The United Kingdom, like many Western nations, grants asylum to individuals facing persecution based on sexual orientation or gender identity under the 1951 Refugee Convention. Claimants from countries where LGBT individuals face imprisonment, violence, or death—including several nations in the Middle East, Africa, and South Asia—are legally entitled to protection.

However, assessing the credibility of such claims presents unique challenges for immigration authorities. Unlike nationality or political affiliation, sexual orientation and gender identity are inherently personal and often lack documentary evidence. Home Office guidance instructs caseworkers to assess credibility through interviews, but critics have long argued the process is both invasive and unreliable.

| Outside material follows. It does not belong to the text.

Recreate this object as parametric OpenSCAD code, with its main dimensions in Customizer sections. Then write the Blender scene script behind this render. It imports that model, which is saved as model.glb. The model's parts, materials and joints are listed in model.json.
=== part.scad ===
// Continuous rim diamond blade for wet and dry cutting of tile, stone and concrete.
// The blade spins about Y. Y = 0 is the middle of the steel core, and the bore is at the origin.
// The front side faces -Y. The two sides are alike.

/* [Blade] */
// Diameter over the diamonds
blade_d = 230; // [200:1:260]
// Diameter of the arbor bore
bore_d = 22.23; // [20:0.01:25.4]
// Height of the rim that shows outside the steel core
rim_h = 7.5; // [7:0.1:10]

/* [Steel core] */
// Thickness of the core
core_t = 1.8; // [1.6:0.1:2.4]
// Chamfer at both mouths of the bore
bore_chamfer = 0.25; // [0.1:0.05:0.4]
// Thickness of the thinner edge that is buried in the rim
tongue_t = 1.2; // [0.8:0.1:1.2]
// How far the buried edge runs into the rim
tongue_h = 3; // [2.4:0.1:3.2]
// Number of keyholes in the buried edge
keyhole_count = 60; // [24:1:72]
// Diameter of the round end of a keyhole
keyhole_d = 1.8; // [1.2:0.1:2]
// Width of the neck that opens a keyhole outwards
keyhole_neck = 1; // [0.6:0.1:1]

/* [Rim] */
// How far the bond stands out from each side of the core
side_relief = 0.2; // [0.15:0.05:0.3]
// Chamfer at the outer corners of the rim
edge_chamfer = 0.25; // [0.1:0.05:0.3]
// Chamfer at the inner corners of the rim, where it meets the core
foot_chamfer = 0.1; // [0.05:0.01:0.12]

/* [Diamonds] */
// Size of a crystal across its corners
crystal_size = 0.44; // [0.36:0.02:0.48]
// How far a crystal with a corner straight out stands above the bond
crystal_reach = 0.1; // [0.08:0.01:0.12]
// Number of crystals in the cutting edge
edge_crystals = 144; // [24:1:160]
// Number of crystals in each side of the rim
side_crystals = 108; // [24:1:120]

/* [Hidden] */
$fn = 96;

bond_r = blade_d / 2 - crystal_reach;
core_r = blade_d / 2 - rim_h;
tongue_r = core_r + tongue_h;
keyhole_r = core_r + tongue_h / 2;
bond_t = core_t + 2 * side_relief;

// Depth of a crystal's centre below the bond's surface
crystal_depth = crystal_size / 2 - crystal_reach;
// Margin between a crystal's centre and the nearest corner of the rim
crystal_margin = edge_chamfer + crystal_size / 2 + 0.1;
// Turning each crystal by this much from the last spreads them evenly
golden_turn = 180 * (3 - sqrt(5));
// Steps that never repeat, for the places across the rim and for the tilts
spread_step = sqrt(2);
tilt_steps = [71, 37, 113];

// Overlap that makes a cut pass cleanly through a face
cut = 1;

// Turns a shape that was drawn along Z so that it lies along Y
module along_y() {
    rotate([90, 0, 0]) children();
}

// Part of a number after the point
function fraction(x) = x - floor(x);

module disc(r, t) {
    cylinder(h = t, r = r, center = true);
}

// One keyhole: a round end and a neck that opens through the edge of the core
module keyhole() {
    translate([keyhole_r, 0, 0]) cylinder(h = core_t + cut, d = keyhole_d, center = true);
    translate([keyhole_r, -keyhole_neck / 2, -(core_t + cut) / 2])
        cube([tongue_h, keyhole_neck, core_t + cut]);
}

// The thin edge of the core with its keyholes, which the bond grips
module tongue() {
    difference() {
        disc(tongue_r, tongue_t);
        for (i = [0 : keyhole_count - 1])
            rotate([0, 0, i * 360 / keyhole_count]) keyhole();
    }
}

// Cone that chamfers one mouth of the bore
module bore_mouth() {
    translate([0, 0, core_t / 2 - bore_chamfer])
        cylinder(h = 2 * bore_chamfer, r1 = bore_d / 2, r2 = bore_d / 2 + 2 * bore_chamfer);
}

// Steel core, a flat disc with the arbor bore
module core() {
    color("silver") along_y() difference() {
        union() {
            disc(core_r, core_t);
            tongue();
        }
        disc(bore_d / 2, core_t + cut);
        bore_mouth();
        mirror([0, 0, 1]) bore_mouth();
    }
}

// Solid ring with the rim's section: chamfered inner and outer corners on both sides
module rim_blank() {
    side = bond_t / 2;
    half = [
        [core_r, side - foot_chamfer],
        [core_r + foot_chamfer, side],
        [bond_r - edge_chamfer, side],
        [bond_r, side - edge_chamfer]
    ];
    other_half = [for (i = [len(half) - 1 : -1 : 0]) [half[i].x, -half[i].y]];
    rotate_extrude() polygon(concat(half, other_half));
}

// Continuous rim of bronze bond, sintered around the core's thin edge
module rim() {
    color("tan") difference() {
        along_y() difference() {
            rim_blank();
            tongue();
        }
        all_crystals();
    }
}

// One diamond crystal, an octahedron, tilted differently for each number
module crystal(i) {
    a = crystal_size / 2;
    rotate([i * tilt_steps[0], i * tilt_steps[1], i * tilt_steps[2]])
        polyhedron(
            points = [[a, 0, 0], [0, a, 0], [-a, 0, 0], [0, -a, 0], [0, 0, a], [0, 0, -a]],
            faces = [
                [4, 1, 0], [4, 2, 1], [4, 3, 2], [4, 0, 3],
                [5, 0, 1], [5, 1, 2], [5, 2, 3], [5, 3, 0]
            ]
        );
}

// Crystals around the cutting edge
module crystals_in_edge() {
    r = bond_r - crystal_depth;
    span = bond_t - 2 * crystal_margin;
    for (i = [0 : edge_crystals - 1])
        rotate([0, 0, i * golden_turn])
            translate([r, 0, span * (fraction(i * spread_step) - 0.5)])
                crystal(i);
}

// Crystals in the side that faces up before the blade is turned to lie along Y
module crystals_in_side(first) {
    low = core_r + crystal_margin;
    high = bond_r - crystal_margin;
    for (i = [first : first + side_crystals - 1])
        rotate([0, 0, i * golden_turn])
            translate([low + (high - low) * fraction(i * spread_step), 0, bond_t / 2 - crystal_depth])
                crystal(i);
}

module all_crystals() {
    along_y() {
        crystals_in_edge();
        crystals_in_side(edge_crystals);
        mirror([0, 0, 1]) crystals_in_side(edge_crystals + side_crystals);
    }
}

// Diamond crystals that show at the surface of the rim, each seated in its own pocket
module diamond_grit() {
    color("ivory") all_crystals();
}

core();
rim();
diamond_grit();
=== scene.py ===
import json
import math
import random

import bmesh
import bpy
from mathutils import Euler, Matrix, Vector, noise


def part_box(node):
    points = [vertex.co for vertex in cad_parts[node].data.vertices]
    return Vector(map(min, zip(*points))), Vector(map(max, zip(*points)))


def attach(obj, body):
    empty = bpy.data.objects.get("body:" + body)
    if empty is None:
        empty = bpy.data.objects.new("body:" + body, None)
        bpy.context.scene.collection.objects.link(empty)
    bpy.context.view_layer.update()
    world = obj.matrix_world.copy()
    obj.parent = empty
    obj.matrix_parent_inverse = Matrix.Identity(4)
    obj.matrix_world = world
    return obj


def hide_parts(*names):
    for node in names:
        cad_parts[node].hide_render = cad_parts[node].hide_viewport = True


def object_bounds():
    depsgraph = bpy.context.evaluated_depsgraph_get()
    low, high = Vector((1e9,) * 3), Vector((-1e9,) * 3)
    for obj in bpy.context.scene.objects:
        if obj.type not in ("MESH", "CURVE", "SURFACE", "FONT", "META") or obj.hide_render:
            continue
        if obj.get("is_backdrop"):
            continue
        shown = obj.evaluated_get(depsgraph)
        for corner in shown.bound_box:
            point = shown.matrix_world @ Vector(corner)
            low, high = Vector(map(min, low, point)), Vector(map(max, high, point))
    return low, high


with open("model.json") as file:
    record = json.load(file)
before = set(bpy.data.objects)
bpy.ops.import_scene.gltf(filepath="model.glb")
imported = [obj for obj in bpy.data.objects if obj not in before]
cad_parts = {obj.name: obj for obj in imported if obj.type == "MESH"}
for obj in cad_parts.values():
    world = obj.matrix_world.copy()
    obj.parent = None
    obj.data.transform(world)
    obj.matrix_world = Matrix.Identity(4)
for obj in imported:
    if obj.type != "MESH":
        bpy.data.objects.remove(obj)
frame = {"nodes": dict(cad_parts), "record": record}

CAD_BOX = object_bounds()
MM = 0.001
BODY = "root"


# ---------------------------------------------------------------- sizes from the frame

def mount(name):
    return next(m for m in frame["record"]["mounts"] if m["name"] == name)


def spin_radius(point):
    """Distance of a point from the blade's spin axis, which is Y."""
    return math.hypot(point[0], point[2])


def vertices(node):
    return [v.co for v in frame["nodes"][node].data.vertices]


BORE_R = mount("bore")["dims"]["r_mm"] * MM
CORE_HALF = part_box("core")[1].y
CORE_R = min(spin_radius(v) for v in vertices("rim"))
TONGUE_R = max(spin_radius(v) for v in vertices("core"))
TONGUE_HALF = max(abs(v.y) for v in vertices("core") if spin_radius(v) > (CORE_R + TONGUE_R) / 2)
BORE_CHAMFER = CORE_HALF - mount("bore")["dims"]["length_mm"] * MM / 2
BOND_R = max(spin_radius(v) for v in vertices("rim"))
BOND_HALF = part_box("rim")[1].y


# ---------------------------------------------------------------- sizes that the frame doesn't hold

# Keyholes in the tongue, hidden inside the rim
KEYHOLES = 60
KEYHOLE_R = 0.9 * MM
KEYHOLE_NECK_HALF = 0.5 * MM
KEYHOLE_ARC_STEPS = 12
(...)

The number of asylum claims based on sexual orientation has risen significantly over the past decade. Home Office statistics show LGBT-based claims increased by approximately 40% between 2015 and 2023, though officials have not attributed this rise to fraud versus genuine need.

Competing Concerns

The BBC investigation has reignited a contentious debate about asylum system integrity versus the protection of genuine refugees.

Immigration hardliners seized on the findings as evidence of widespread fraud, calling for stricter verification processes and increased penalties for false claims. Some Conservative MPs demanded immediate policy reforms, with one telling the BBC that "the generosity of our asylum system is being systematically abused."

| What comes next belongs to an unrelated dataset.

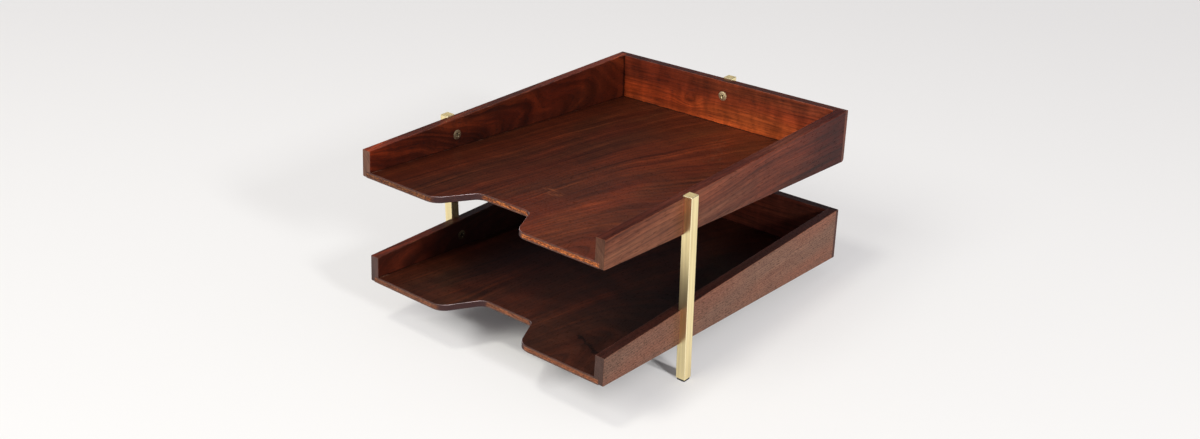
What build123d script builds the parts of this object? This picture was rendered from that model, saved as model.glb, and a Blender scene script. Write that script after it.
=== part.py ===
# Two letter trays, one above the other, open at the front and screwed to three square brass posts.
# Millimetres. +Z is up and +Y points to the closed back, so the open front faces -Y.
# The origin is on the table, under the middle of the rack's outline.
import os
from math import asin, atan, cos, degrees, radians, sin

from build123d import *

# Trays
tray_width = 260.0          # over both side boards
tray_depth = 346.0          # open front to the outer face of the back board
front_height = 24.0         # side board at the open front
rear_height = 50.0          # side board at the back, where the floor lies lowest
board_thickness = 9.0       # side and back boards
floor_thickness = 5.5       # veneered plywood floor
joint_lap = 4.5             # width of every rabbet: floor into the boards, back over the side ends
lower_rim = 65.0            # level top edge of the lower tray above the table
tray_pitch = 98.5           # top edge of one tray to top edge of the next
board_arris = 0.6           # eased edges of the boards
floor_arris = 0.35          # eased front edge of the floor
toe_radius = 1.5            # lower front corner of the side boards
upper_heel_radius = 3.0     # lower rear edge of the upper back board
lower_heel_radius = 1.2     # lower rear edge of the lower back board

# Thumb notch in the front edge of each floor
notch_mouth = 90.0          # width at the front edge, before its corners are rounded
notch_inner = 54.0          # width at the inner end
notch_depth = 35.0
mouth_radius = 14.0         # corners at the front edge
notch_radius = 10.0         # corners at the inner end

# Posts and feet
post_size = 9.0             # square brass bar
post_recess = 2.2           # depth of the notches that hold the tray walls
post_from_front = 101.5     # middle of the side posts behind the open front
post_lip = 1.5              # bar left above the upper tray's top edge
post_arris = 0.7            # eased edges of the bar
foot_size = 8.0             # thin square glide
foot_thickness = 1.5
foot_corner = 1.2

# Screws: countersunk, with a low dome and a cross recess
screw_drop = 15.0           # below the top edge of the tray
shank_diameter = 4.2
head_diameter = 9.0
head_dome = 0.6             # rise of the domed head over the board
screw_length = 14.0         # from the board's face to the tip
sink_angle = 90.0           # included angle of the countersink
screw_clearance = 0.1       # round the shank and under the head
bore_spare = 0.7            # blind bore in the post beyond the screw's tip
recess_span = 5.0           # cross recess, from wing end to wing end at the top
recess_end = 1.6            # the same at its bottom
recess_width = 1.15         # thickness of a wing
recess_depth = 2.4

# How far each cross recess was left turned when its screw was driven, in degrees
screw_turns = {
    "lower_left": 12.0,
    "lower_right": 48.0,
    "lower_rear": 70.0,
    "upper_left": 25.0,
    "upper_right": 5.0,
    "upper_rear": 60.0,
}

# Places that follow from the sizes above
rims = {"lower": lower_rim, "upper": lower_rim + tray_pitch}
heel_radii = {"lower": lower_heel_radius, "upper": upper_heel_radius}
half_width = tray_width / 2
inner_half_width = half_width - board_thickness
overhang = post_size - post_recess
front_y = -(tray_depth + overhang) / 2
back_y = front_y + tray_depth
back_face_y = back_y - board_thickness
lap_y = back_y - joint_lap
side_post_y = front_y + post_from_front
floor_fall = (rear_height - front_height) / tray_depth
floor_angle = atan(floor_fall)
floor_rise = floor_thickness / cos(floor_angle)
post_offset = half_width + overhang - post_size / 2
post_centres = {
    "left": (-post_offset, side_post_y),
    "right": (post_offset, side_post_y),
    "rear": (0.0, back_y + overhang - post_size / 2),
}
hands = {"left": -1, "right": 1}


def underside(y, rim):
    """Height of a tray's sloping underside at the depth y."""
    return rim - front_height - floor_fall * (y - front_y)


def board_outline(rim, start_y, end_y, lean=0.0):
    """Side view of a tray wall between two depths; lean sets the top of its front end back."""
    return [
        (start_y, underside(start_y, rim)),
        (end_y, underside(end_y, rim)),
        (end_y, rim),
        (start_y + lean, rim),
    ]


def rabbet_outline(rim, start_y, end_y):
    """Side view of the space that the floor takes between two depths."""
    return [
        (start_y, underside(start_y, rim)),
        (end_y, underside(end_y, rim)),
        (end_y, underside(end_y, rim) + floor_rise),
        (start_y, underside(start_y, rim) + floor_rise),
    ]


def screw_seat(level, place):
    """Plane at a screw's middle on the inner face of a tray wall, facing into the tray."""
    height = rims[level] - screw_drop
    turn = radians(screw_turns[level + "_" + place])
    if place == "rear":
        middle = (0, back_face_y, height)
        return Plane(origin=middle, x_dir=(cos(turn), 0, sin(turn)), z_dir=(0, -1, 0))
    hand = hands[place]
    middle = (hand * inner_half_width, side_post_y, height)
    return Plane(origin=middle, x_dir=(0, cos(turn), sin(turn)), z_dir=(-hand, 0, 0))


def bore_for_screw(level, place):
    """Countersunk clearance hole through a tray wall."""
    with Locations(screw_seat(level, place)):
        CounterSinkHole(
            radius=shank_diameter / 2 + screw_clearance,
            counter_sink_radius=head_diameter / 2 + screw_clearance,
            depth=board_thickness,
            counter_sink_angle=sink_angle,
        )


def finish(part, name):
    """Name a finished piece and write it."""
    part.label = name
    export_step(part, "parts/" + name + ".step")


def make_side(level, place):
    """Side board: tapered, front end square to its lower edge, rabbeted for the floor."""
    rim = rims[level]
    hand = hands[place]
    inner_face = Plane.YZ.offset(hand * inner_half_width)
    with BuildPart() as board:
        with BuildSketch(inner_face):
            Polygon(*board_outline(rim, front_y, lap_y, front_height * floor_fall), align=None)
        extrude(amount=hand * board_thickness)
        toe = board.faces().sort_by(Axis.Y)[0].edges().sort_by(Axis.Z)[0]
        fillet(toe, radius=toe_radius)
        rear_edges = board.faces().sort_by(Axis.Y)[-1].edges()
        fillet(board.edges() - rear_edges, radius=board_arris)
        with BuildSketch(inner_face):
            Polygon(*rabbet_outline(rim, front_y - board_thickness, lap_y), align=None)
        extrude(amount=hand * joint_lap, mode=Mode.SUBTRACT)
        bore_for_screw(level, place)
    finish(board.part, level + "_" + place + "_side")


def make_back(level):
    """Back board: stands between the sides, and its ends lap over theirs."""
    rim = rims[level]
    with BuildPart() as board:
        with BuildSketch(Plane.YZ):
            Polygon(*board_outline(rim, back_face_y, back_y), align=None)
        extrude(amount=half_width, both=True)
        heel = board.faces().sort_by(Axis.Y)[-1].edges().sort_by(Axis.Z)[0]
        fillet(heel, radius=heel_radii[level])
        top_edges = board.faces().sort_by(Axis.Z)[-1].edges()
        rear_corners = board.edges().filter_by(Axis.Z).group_by(Axis.Y)[-1]
        fillet(top_edges + rear_corners, radius=board_arris)
        with BuildSketch(Plane.YZ):
            Polygon(*rabbet_outline(rim, back_face_y, lap_y), align=None)
        extrude(amount=half_width, both=True, mode=Mode.SUBTRACT)
        with BuildSketch(Plane.XY.offset(rim)):
            for hand in hands.values():
                with Locations((hand * (half_width - board_thickness / 2), (back_face_y + lap_y) / 2)):
                    Rectangle(board_thickness, lap_y - back_face_y)
        extrude(amount=underside(back_y, rim) - rim, mode=Mode.SUBTRACT)
        bore_for_screw(level, "rear")
    finish(board.part, level + "_back_board")


def make_floor(level):
    """Plywood floor: a flat panel that lies in the rabbets and slopes down to the back."""
    rim = rims[level]
    slope_plane = Plane(
        origin=(0, front_y, underside(front_y, rim)),
        x_dir=(1, 0, 0),
        z_dir=(0, sin(floor_angle), cos(floor_angle)),
    )
    half_panel = inner_half_width + joint_lap
    panel_length = (lap_y - front_y - floor_thickness * sin(floor_angle)) / cos(floor_angle)
    with BuildPart() as panel:
        with BuildSketch(slope_plane) as outline:
            Polygon(
                (-half_panel, 0),
                (-notch_mouth / 2, 0),
                (-notch_inner / 2, notch_depth),
                (notch_inner / 2, notch_depth),
                (notch_mouth / 2, 0),
                (half_panel, 0),
                (half_panel, panel_length),
                (-half_panel, panel_length),
                align=None,
            )
            inner_corners = outline.vertices().group_by(Axis.Y)[1]
            fillet(inner_corners, radius=notch_radius)
            mouth_corners = outline.vertices().group_by(Axis.Y)[0].sort_by(Axis.X)[1:-1]
            fillet(mouth_corners, radius=mouth_radius)
        extrude(amount=floor_thickness)
        rear_edges = panel.faces().sort_by(Axis.Y)[-1].edges()
        side_edges = panel.faces().sort_by(Axis.X)[0].edges() + panel.faces().sort_by(Axis.X)[-1].edges()
        upright_edges = panel.edges().filter_by(Axis((0, 0, 0), slope_plane.z_dir))
        fillet(panel.edges() - rear_edges - side_edges - upright_edges, radius=floor_arris)
    finish(panel.part, level + "_floor_panel")


def make_post(place):
    """Square bar, notched where the walls of both trays seat."""
    with BuildPart() as post:
        with BuildSketch(Plane.XY.offset(foot_thickness)):
            with Locations(post_centres[place]):
                Rectangle(post_size, post_size)
        extrude(amount=rims["upper"] + post_lip - foot_thickness)
        fillet(post.edges(), radius=post_arris)
        for rim in rims.values():
            with BuildSketch(Plane.YZ):
                Polygon(*board_outline(rim, front_y, back_y), align=None)
            extrude(amount=half_width, both=True, mode=Mode.SUBTRACT)
        for level in rims:
            with Locations(screw_seat(level, place).offset(-board_thickness)):
                Hole(
                    radius=shank_diameter / 2 + screw_clearance,
                    depth=screw_length - board_thickness + bore_spare,
                )
    finish(post.part, place + "_post")


def make_foot(place):
    """Thin black glide under a post."""
    with BuildPart() as foot:
        with BuildSketch(Plane.XY):
            with Locations(post_centres[place]):
                RectangleRounded(foot_size, foot_size, foot_corner)
        extrude(amount=foot_thickness)
    finish(foot.part, place + "_foot")


def make_screw(level, place):
    """Countersunk brass screw with a low dome and a cross recess."""
    seat = screw_seat(level, place)
    head_radius = head_diameter / 2
    shank_radius = shank_diameter / 2
    head_height = (head_radius - shank_radius) / (sin(radians(sink_angle / 2)) / cos(radians(sink_angle / 2)))
    dome_radius = (head_radius ** 2 + head_dome ** 2) / (2 * head_dome)
    dome_start = degrees(asin((dome_radius - head_dome) / dome_radius))
    below = (Align.CENTER, Align.CENTER, Align.MAX)
    wing = [
        (-recess_span / 2, head_dome),
        (recess_span / 2, head_dome),
        (recess_end / 2, head_dome - recess_depth),
        (-recess_end / 2, head_dome - recess_depth),
    ]
    with BuildPart(seat) as screw:
        Cone(shank_radius, head_radius, head_height, align=below)
        Cylinder(shank_radius, screw_length, align=below)
        with Locations((0, 0, head_dome - dome_radius)):
            Sphere(dome_radius, arc_size1=dome_start, arc_size2=90, align=None)
        for across in (seat.x_dir, seat.y_dir):
            with BuildSketch(Plane(origin=seat.origin, x_dir=across, z_dir=across.cross(seat.z_dir))):
                Polygon(*wing, align=None)
            extrude(amount=recess_width / 2, both=True, mode=Mode.SUBTRACT)
    finish(screw.part, level + "_" + place + "_screw")


os.makedirs("parts", exist_ok=True)
for level in rims:
    for place in hands:
        make_side(level, place)
    make_back(level)
    make_floor(level)
    for place in post_centres:
        make_screw(level, place)
for place in post_centres:
    make_post(place)
    make_foot(place)
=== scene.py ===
from math import atan, degrees, radians

import bmesh
import bpy
from mathutils import Euler, Matrix, Vector

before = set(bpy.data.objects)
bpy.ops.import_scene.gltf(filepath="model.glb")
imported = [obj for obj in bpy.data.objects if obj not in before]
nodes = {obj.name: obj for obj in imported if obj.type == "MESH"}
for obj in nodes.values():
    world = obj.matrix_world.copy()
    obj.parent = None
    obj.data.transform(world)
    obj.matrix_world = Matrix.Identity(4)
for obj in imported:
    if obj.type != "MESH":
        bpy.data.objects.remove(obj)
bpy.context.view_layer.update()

# Sizes of the rack that the finishes follow, in metres; the floors' turn is in degrees, and slope_stretch is
# their length along the slope for each metre of depth
front_y = -0.1764
back_face_y = 0.1606
inner_half_width = 0.121
half_width = 0.130
post_shadow_y = -0.0712
rims = {"lower": 0.065, "upper": 0.1635}
front_height = 0.024
floor_thickness = 0.0055
floor_fall = 26.0 / 346.0
floor_turn = -degrees(atan(floor_fall))
slope_stretch = 1.0028
rack_middle = (0.0, 0.0, 0.08)

# Values that several finishes share
plain = (1.0, 1.0, 1.0)
half = (0.5, 0.5, 0.5)
grain_relief = {"Strength": 0.25, "Distance": 0.0001}
grit_relief = {"Strength": 0.3, "Distance": 0.0001}
brushed_relief = {"Strength": 0.12, "Distance": 0.00005}
bar_brushing = (3800.0, 3800.0, 26.0)
screw_brushing = (900.0, 900.0, 900.0)

# Colours of wear, and of the painted highlights and glints on the floor panels
worn_timber = (0.22, 0.085, 0.05)
painted_edge_highlight = (0.150, 0.092, 0.084)
painted_notch_highlight = (0.80, 0.68, 0.70)
worn_lacquer_glint = (0.36, 0.19, 0.12)
pale_fleck = (0.26, 0.075, 0.028)

# How much of the table's look is plain white, and how much of that a side post's shadow takes away
glow_under_rack = 0.05
glow_beside_rack = 0.42
glow_far_off = 0.53
post_shadow_strength = 0.88


# Small steps for building finishes

def feed(tree, value, socket):
    """Link an output to a socket, or set the plain value on it."""
    if isinstance(value, bpy.types.NodeSocket):
        tree.links.new(value, socket)
    elif socket.type == "RGBA":
        socket.default_value = (*value, 1.0)
    else:
        socket.default_value = value


def add(tree, kind, inputs=None, **settings):
    """Add a node with its settings and inputs."""
    made = tree.nodes.new(kind)
    for name, value in settings.items():
        setattr(made, name, value)
    for socket, value in (inputs or {}).items():
        feed(tree, value, made.inputs[socket])
    return made


def calc(tree, operation, first, second=0.0, third=0.0):
    """One sum on numbers."""
    inputs = {0: first, 1: second, 2: third}
    return add(tree, "ShaderNodeMath", inputs, operation=operation).outputs[0]


def vector_calc(tree, operation, first, second=(0.0, 0.0, 0.0)):
    """One sum on vectors."""
    made = add(tree, "ShaderNodeVectorMath", {0: first, 1: second}, operation=operation)
    return made.outputs["Value" if operation in ("LENGTH", "DOT_PRODUCT") else "Vector"]


def grade(tree, value, low, high, to_low=0.0, to_high=1.0):
    """Smooth step of a number from one range to another."""
    inputs = {"Value": value, "From Min": low, "From Max": high, "To Min": to_low, "To Max": to_high}
    return add(tree, "ShaderNodeMapRange", inputs, interpolation_type="SMOOTHSTEP").outputs["Result"]


def blend_colour(tree, share, first, second, how="MIX"):
    """Mix two colours."""
    made = add(tree, "ShaderNodeMix", {0: share, 6: first, 7: second}, data_type="RGBA", blend_type=how)
    return made.outputs[2]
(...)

However, refugee advocacy organizations warned against knee-jerk reactions that could endanger people fleeing real persecution. "For every fraudulent claim, there are dozens of genuine refugees whose lives depend on this protection," said a spokesperson for Refugee Action, a UK-based charity. "We must address exploitation without creating barriers that harm those in desperate need."

LGBT rights groups expressed particular concern about the investigation's potential impact. Several organizations noted that asylum seekers who genuinely face persecution for their sexual orientation or gender identity already endure invasive questioning and skepticism from authorities. "This revelation will make an already traumatic process even more difficult for legitimate claimants," one advocate told the BBC.

What the Investigation Leaves Unanswered

While the BBC's undercover work documents clear evidence of exploitation, several critical questions remain unresolved.

The investigation does not quantify the scale of fraudulent LGBT asylum claims or estimate what percentage of the overall caseload these might represent. Without baseline data, it remains unclear whether this constitutes a marginal problem or a systemic crisis.

The reporting also does not examine the profiles of those seeking these services—whether they are economic migrants with no valid asylum claim, individuals with legitimate but different grounds for protection, or people facing deportation to dangerous circumstances who see no other option.

Notably absent from the investigation is substantive discussion of why migrants might turn to such networks in the first place. The UK asylum system has faced criticism for years over processing delays, high rejection rates for certain nationalities, and limited access to quality legal representation for those without resources.

Regulatory Questions

The BBC investigation raises uncomfortable questions about oversight within the immigration advice sector. In the UK, immigration advisers must be registered with the Office of the Immigration Services Commissioner (OISC) or be members of designated professional bodies. Providing immigration advice without proper authorization is a criminal offense.

However, many of the individuals identified in the investigation appear to operate in gray areas—presenting themselves as "consultants" or "community helpers" rather than formal legal advisers, thus potentially evading regulatory scrutiny.

The Home Office has not yet announced specific policy changes in response to the BBC's findings, though a spokesperson told the broadcaster that the department takes fraud "extremely seriously" and works continuously to detect and prevent abuse of the asylum system.

The Broader Context

This investigation emerges at a moment of heightened political tension around immigration throughout Europe. The UK, like many of its neighbors, has seen increasingly restrictive asylum policies in recent years, including controversial plans to process claims offshore and expand the list of "safe countries" to which failed asylum seekers can be returned.

For observers across the Middle East and North Africa—where many asylum seekers originate—the story highlights a troubling dimension of the migration crisis. Exploitative networks that profit from desperation exist at every stage of the journey, from smugglers in Libya to document forgers in Turkey to, now, consultants in London promising asylum through deception.

The challenge for policymakers is addressing genuine fraud without creating systems so hostile that they fail to protect those whose claims are legitimate—a balance that has proven elusive in asylum policy for decades.

What remains clear is that as long as global inequality, conflict, and persecution drive migration, and as long as legal pathways remain limited, vulnerable people will continue to be exploited by those offering shortcuts through systems designed, however imperfectly, to offer protection.